Não só não houve milagre com um eventual golpe de teatro neste sábado como a própria vitória de Vingegaard esteve longe de ser um milagre. E esta intenção ofensiva do dinamarquês pode ser vista como o início do Tour 2023, na medida em que Vingegaard quer mostrar que não é apenas na montanha que é um adversário à altura – vai obrigar Pogacar e demais rivais a atacarem mais forte nas subidas, não podendo contar com o contra-relógio como palco garantido para ganho de tempo.

Há quem não concorde que a última etapa seja de consagração do vencedor e que ninguém possa atacar o líder, mas, neste caso, nem se coloca a polémica: com ou sem ataque (e não vai, por certo, fazer a mínima tentativa), Pogacar não vai conseguir tirar este título a Vingegaard.

Van Aert, outra vez

Se a luta pela amarela não trouxe qualquer surpresa, o mesmo pode dizer-se da luta pela etapa. Não é difícil prever quem arrebatou o contra-relógio, já que foi o homem que venceu a etapa 4. E a 8. E ficou em segundo lugar em mais quatro dias.

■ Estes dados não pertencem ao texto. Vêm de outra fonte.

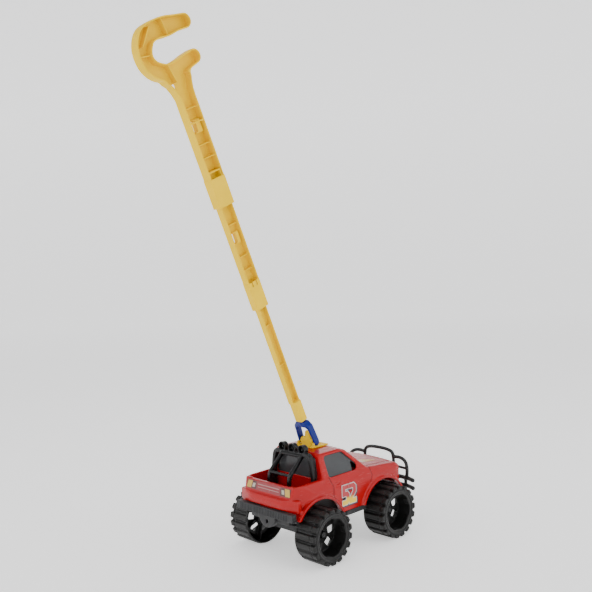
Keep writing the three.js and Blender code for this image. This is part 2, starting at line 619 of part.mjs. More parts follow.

Foi também quem levou a camisola verde. E, a talhe de foice, foi igualmente quem “rebocou” colegas de equipa, quem partiu grupos em terrenos montanhosos e quem andou em fuga sempre que pôde. No fundo, quem venceu este contra-relógio foi a grande figura desta Volta a França.

No contra-relógio, Wout van Aert rodou em 47m59,86s, menos 19 do que Vingegaard, menos 27 do que Pogacar e menos 42 do que Filippo Ganna – e tirar este tempo ao bicampeão do mundo é algo que roçava a quimera se fosse dito antes da etapa.

Se é para sprintar em pelotão, Van Aert vai. É sprint em grupo reduzido? Provavelmente, a etapa é dele. Há montanha para subir? O belga presta-se a isso. E não se corta a rolar em ritmo de comboio na luta contra o relógio. E esta foi a sexta vitória da Jumbo-Visma nesta corrida.

Nota ainda para Nélson Oliveira, que fez o 56.º melhor tempo, um registo modesto para o especialista português.